• Provided records:
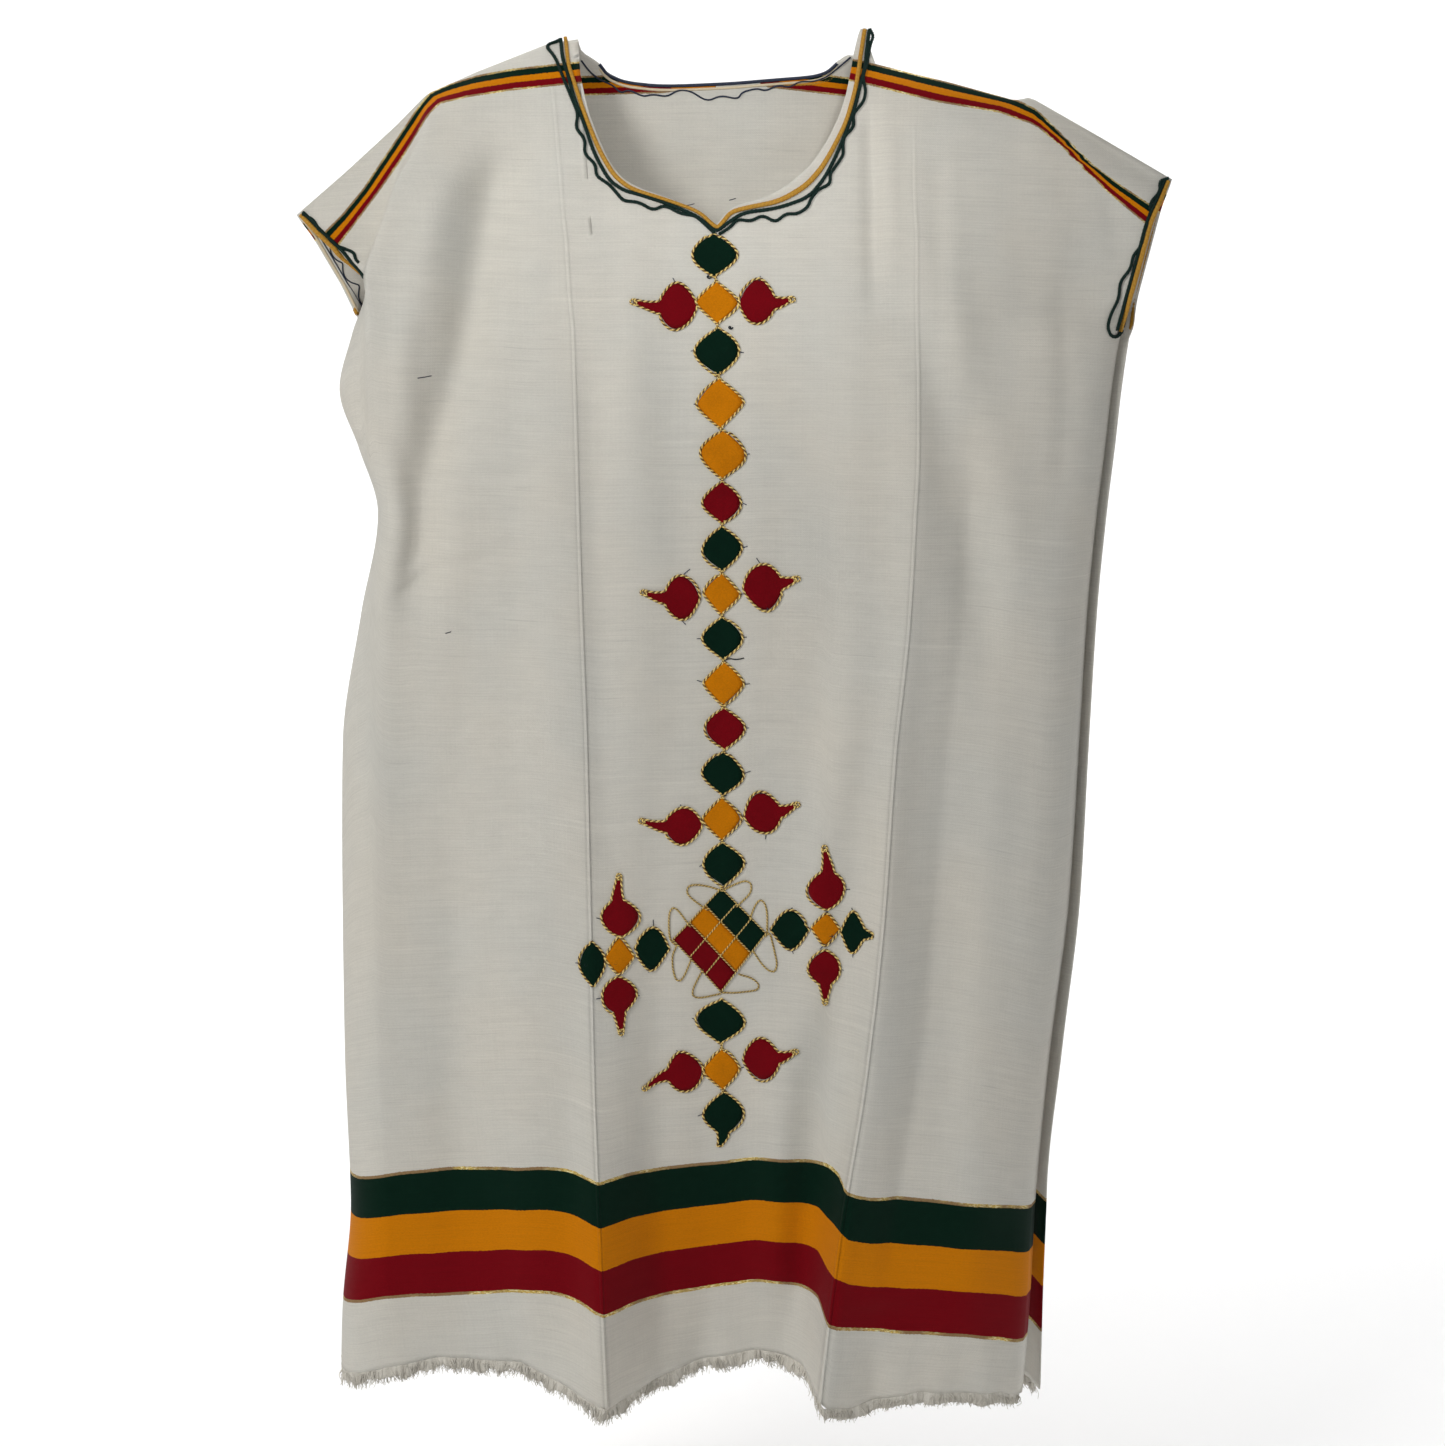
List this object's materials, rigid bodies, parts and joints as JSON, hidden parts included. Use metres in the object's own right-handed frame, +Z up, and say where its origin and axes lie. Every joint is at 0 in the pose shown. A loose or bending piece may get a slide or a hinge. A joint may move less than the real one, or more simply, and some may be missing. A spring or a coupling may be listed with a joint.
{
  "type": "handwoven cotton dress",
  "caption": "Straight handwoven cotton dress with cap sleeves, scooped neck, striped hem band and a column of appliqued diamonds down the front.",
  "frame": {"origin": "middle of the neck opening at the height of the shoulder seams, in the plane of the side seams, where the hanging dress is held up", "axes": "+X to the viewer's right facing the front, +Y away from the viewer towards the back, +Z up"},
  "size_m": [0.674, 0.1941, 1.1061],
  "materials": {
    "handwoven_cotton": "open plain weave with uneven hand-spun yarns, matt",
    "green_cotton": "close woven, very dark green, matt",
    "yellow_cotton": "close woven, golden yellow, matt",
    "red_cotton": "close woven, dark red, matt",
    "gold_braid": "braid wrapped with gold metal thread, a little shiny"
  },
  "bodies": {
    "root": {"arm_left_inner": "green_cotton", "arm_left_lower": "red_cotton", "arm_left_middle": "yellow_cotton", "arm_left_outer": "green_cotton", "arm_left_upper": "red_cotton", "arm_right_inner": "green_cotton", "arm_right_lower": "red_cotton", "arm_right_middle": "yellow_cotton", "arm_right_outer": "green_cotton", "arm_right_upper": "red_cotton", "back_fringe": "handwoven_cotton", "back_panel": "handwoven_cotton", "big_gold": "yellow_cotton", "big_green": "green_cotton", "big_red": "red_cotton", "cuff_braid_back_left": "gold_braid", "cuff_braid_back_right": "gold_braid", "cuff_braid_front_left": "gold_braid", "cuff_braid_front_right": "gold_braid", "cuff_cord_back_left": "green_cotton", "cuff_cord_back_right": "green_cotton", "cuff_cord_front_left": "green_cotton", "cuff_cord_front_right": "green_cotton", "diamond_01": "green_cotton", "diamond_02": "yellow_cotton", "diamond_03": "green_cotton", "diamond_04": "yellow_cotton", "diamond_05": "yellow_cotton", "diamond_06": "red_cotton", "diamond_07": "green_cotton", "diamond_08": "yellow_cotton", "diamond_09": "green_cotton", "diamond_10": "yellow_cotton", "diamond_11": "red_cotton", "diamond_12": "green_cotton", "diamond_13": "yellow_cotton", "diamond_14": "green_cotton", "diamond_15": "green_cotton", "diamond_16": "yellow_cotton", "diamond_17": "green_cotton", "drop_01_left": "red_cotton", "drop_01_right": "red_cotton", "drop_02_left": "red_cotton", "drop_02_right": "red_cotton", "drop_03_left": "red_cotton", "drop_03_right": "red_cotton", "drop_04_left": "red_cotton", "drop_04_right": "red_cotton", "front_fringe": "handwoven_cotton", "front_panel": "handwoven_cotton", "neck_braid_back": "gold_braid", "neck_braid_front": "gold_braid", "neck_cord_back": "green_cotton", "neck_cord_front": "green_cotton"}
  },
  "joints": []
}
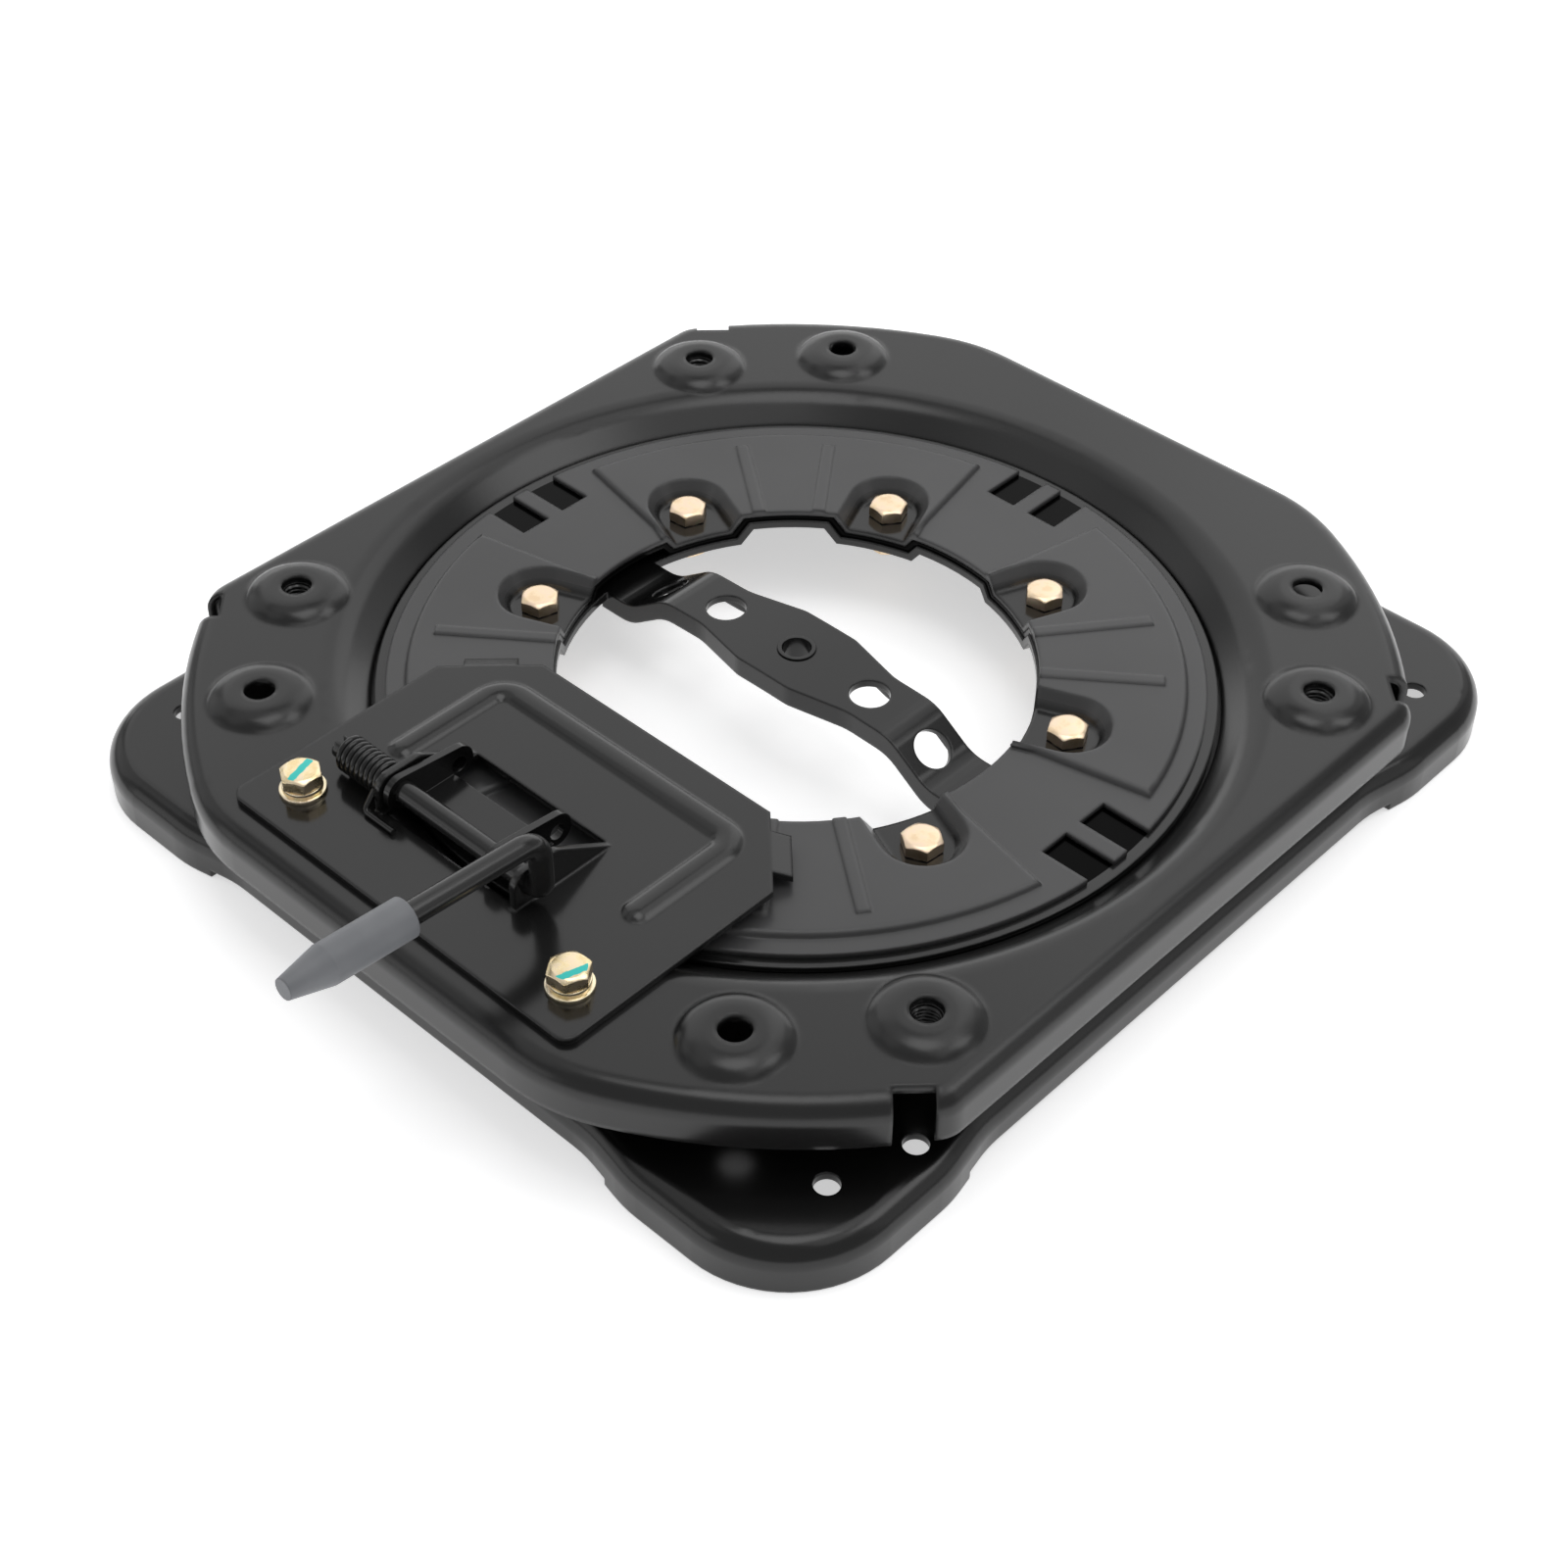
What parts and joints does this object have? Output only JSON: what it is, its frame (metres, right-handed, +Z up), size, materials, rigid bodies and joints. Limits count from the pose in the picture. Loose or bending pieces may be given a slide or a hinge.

• Set task:
Print the whole listing exactly as it is.

• Answer to this problem:
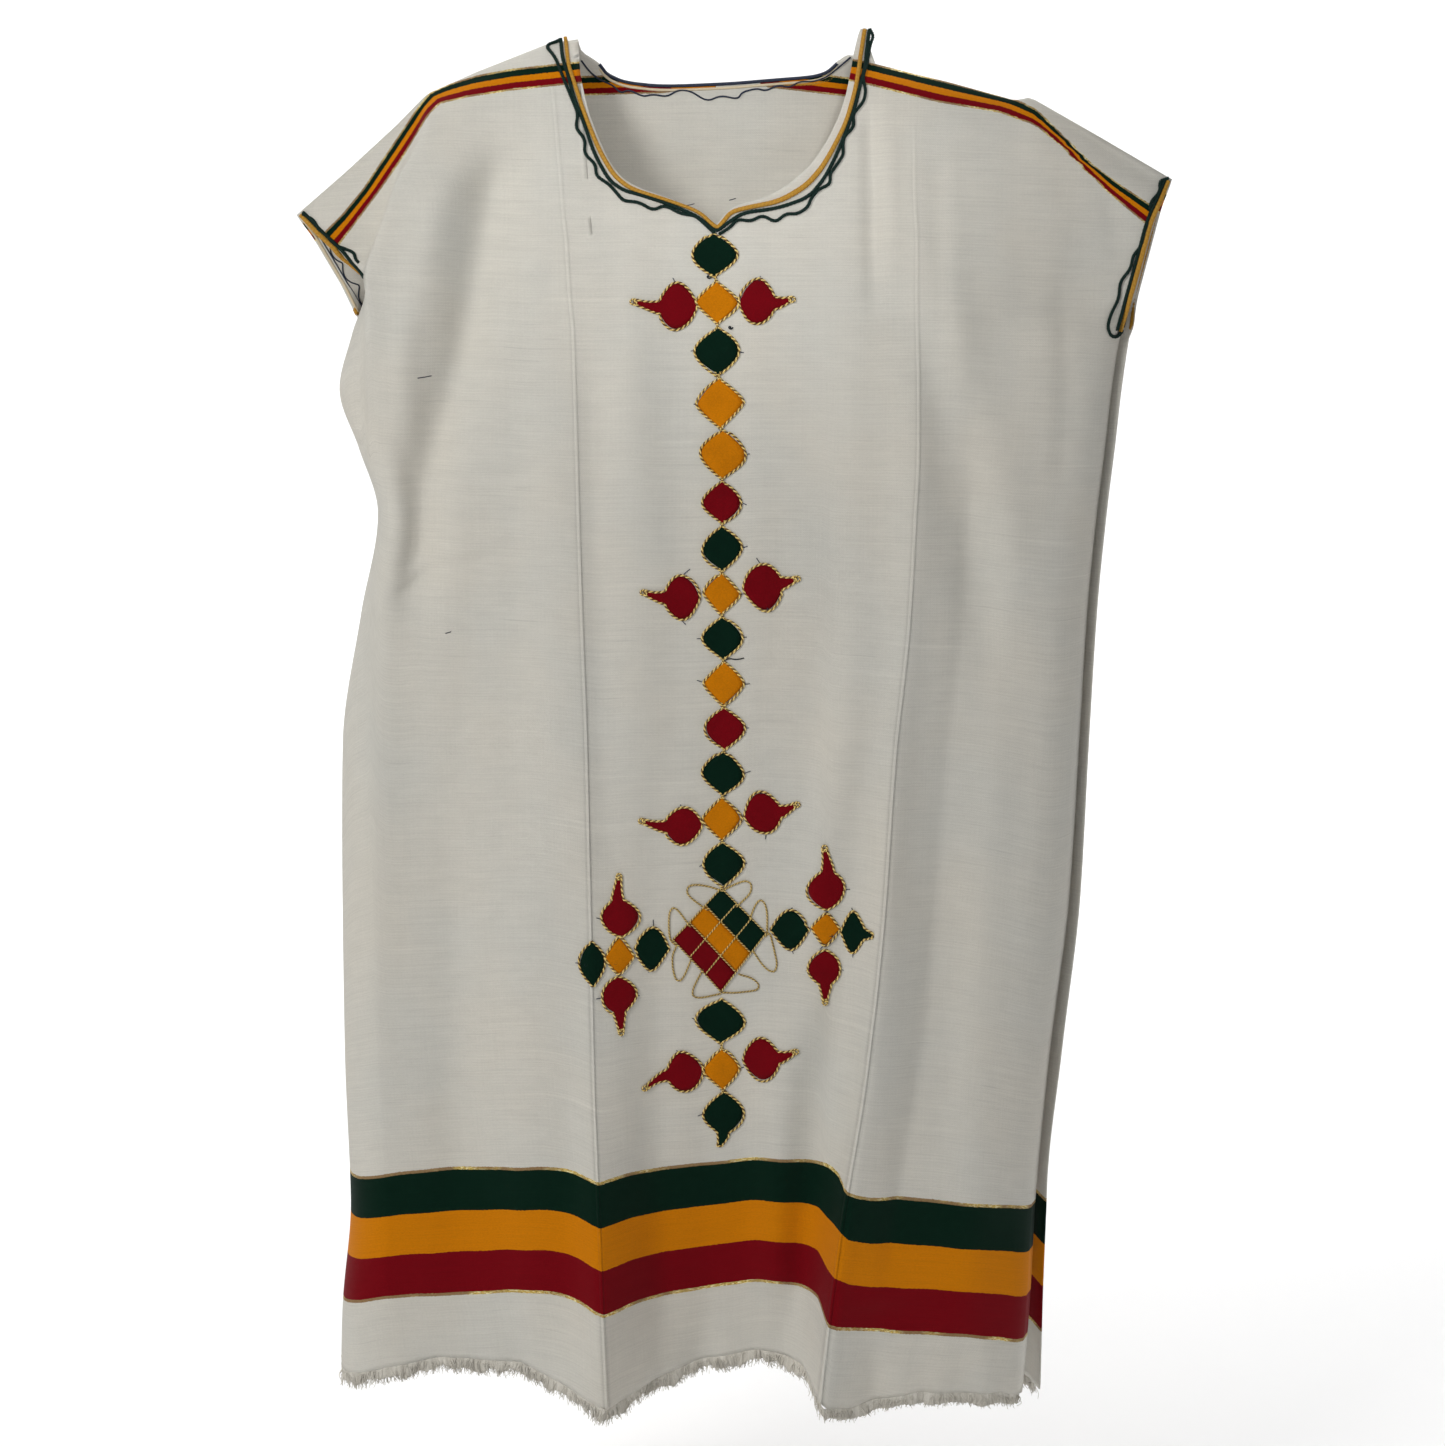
List this object's materials, rigid bodies, parts and joints as JSON, hidden parts included. Use metres in the object's own right-handed frame, +Z up, and say where its origin and axes lie. Every joint is at 0 in the pose shown. A loose or bending piece may get a slide or a hinge. A joint may move less than the real one, or more simply, and some may be missing. A spring or a coupling may be listed with a joint.
{
  "type": "handwoven cotton dress",
  "caption": "Straight handwoven cotton dress with cap sleeves, scooped neck, striped hem band and a column of appliqued diamonds down the front.",
  "frame": {"origin": "middle of the neck opening at the height of the shoulder seams, in the plane of the side seams, where the hanging dress is held up", "axes": "+X to the viewer's right facing the front, +Y away from the viewer towards the back, +Z up"},
  "size_m": [0.674, 0.1941, 1.1061],
  "materials": {
    "handwoven_cotton": "open plain weave with uneven hand-spun yarns, matt",
    "green_cotton": "close woven, very dark green, matt",
    "yellow_cotton": "close woven, golden yellow, matt",
    "red_cotton": "close woven, dark red, matt",
    "gold_braid": "braid wrapped with gold metal thread, a little shiny"
  },
  "bodies": {
    "root": {"arm_left_inner": "green_cotton", "arm_left_lower": "red_cotton", "arm_left_middle": "yellow_cotton", "arm_left_outer": "green_cotton", "arm_left_upper": "red_cotton", "arm_right_inner": "green_cotton", "arm_right_lower": "red_cotton", "arm_right_middle": "yellow_cotton", "arm_right_outer": "green_cotton", "arm_right_upper": "red_cotton", "back_fringe": "handwoven_cotton", "back_panel": "handwoven_cotton", "big_gold": "yellow_cotton", "big_green": "green_cotton", "big_red": "red_cotton", "cuff_braid_back_left": "gold_braid", "cuff_braid_back_right": "gold_braid", "cuff_braid_front_left": "gold_braid", "cuff_braid_front_right": "gold_braid", "cuff_cord_back_left": "green_cotton", "cuff_cord_back_right": "green_cotton", "cuff_cord_front_left": "green_cotton", "cuff_cord_front_right": "green_cotton", "diamond_01": "green_cotton", "diamond_02": "yellow_cotton", "diamond_03": "green_cotton", "diamond_04": "yellow_cotton", "diamond_05": "yellow_cotton", "diamond_06": "red_cotton", "diamond_07": "green_cotton", "diamond_08": "yellow_cotton", "diamond_09": "green_cotton", "diamond_10": "yellow_cotton", "diamond_11": "red_cotton", "diamond_12": "green_cotton", "diamond_13": "yellow_cotton", "diamond_14": "green_cotton", "diamond_15": "green_cotton", "diamond_16": "yellow_cotton", "diamond_17": "green_cotton", "drop_01_left": "red_cotton", "drop_01_right": "red_cotton", "drop_02_left": "red_cotton", "drop_02_right": "red_cotton", "drop_03_left": "red_cotton", "drop_03_right": "red_cotton", "drop_04_left": "red_cotton", "drop_04_right": "red_cotton", "front_fringe": "handwoven_cotton", "front_panel": "handwoven_cotton", "neck_braid_back": "gold_braid", "neck_braid_front": "gold_braid", "neck_cord_back": "green_cotton", "neck_cord_front": "green_cotton"}
  },
  "joints": []
}
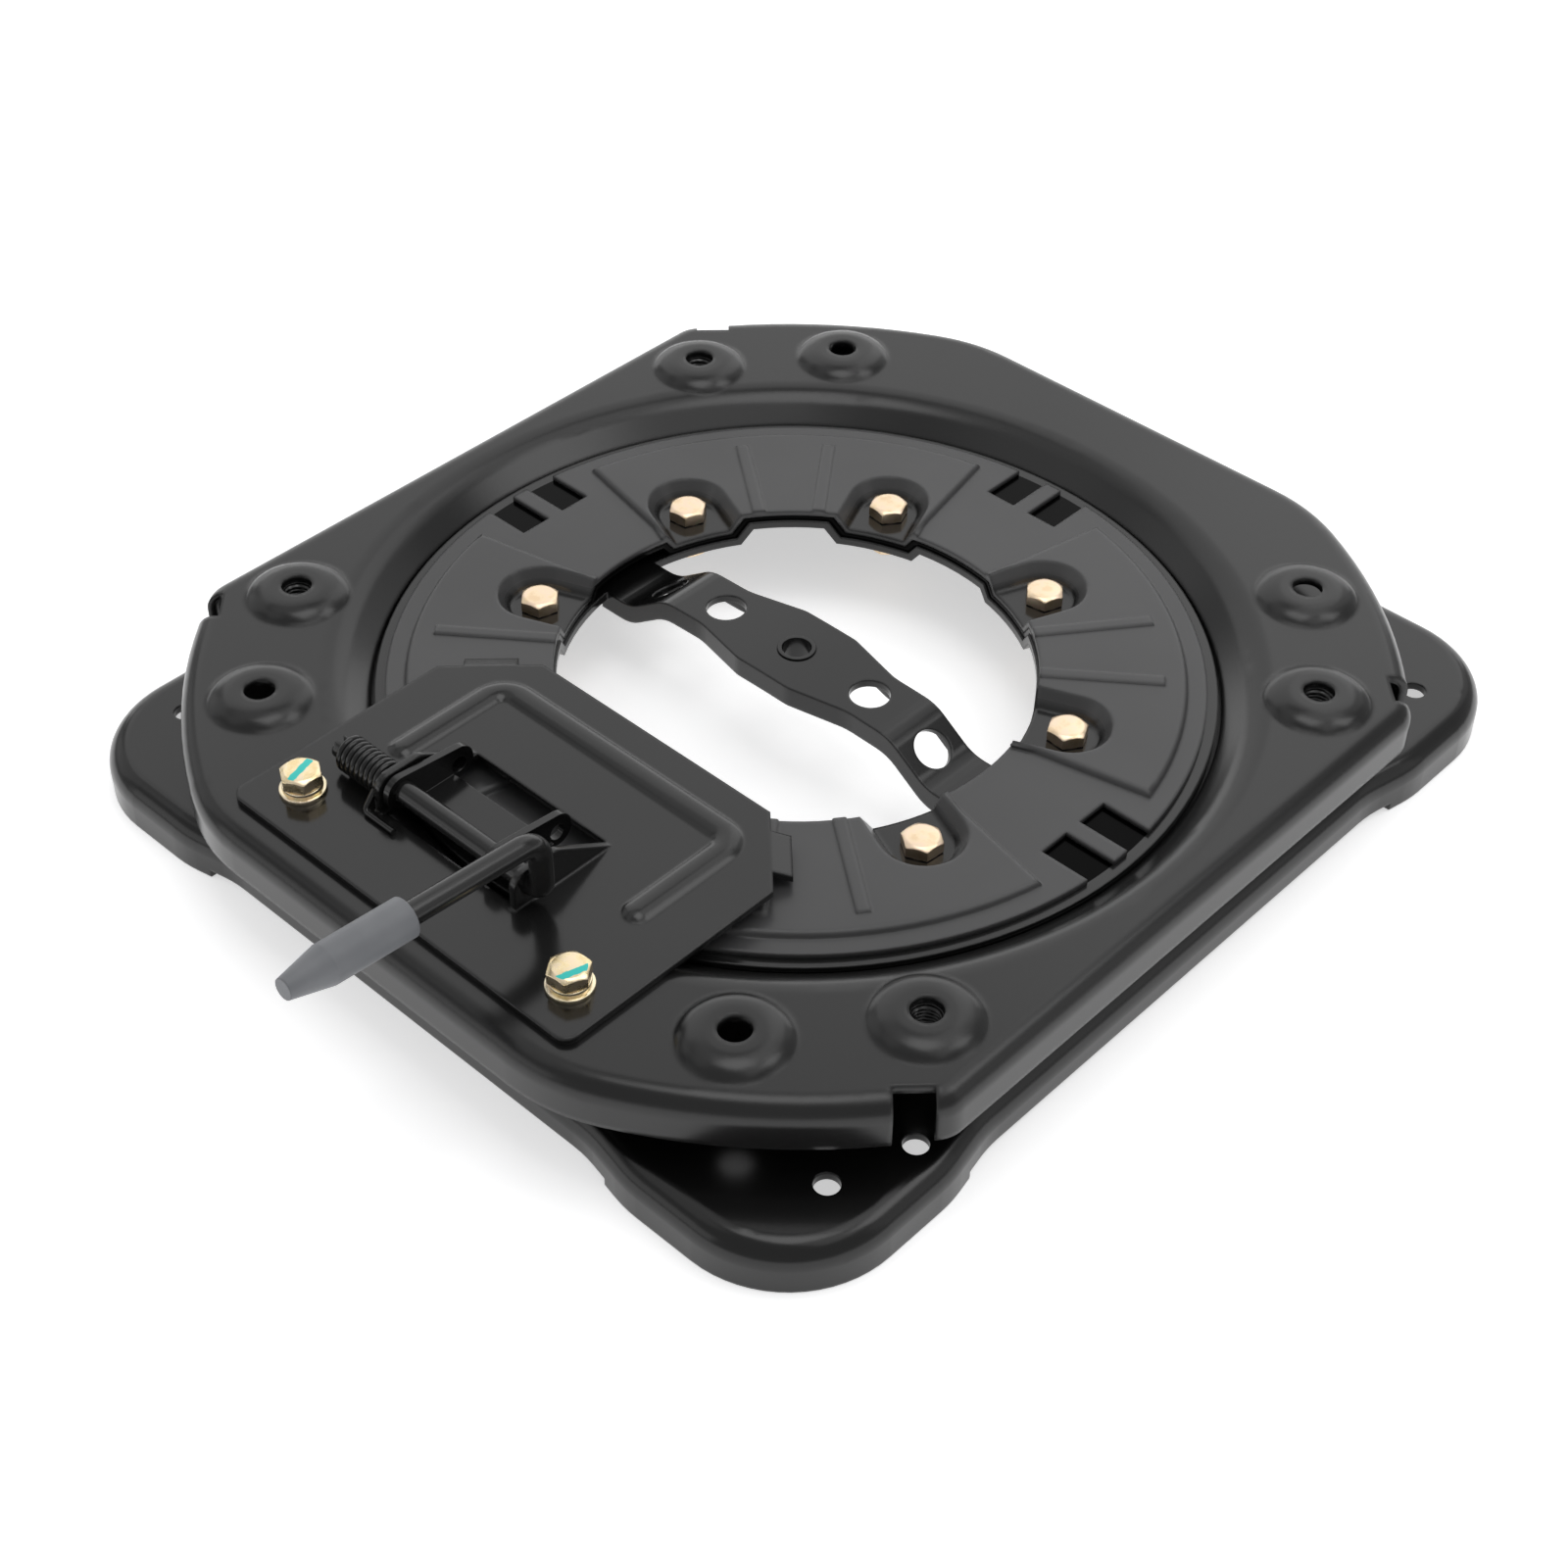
What parts and joints does this object have? Output only JSON: what it is, its frame (metres, right-handed, +Z up), size, materials, rigid bodies and joints. Limits count from the pose in the picture. Loose or bending pieces may be given a slide or a hinge.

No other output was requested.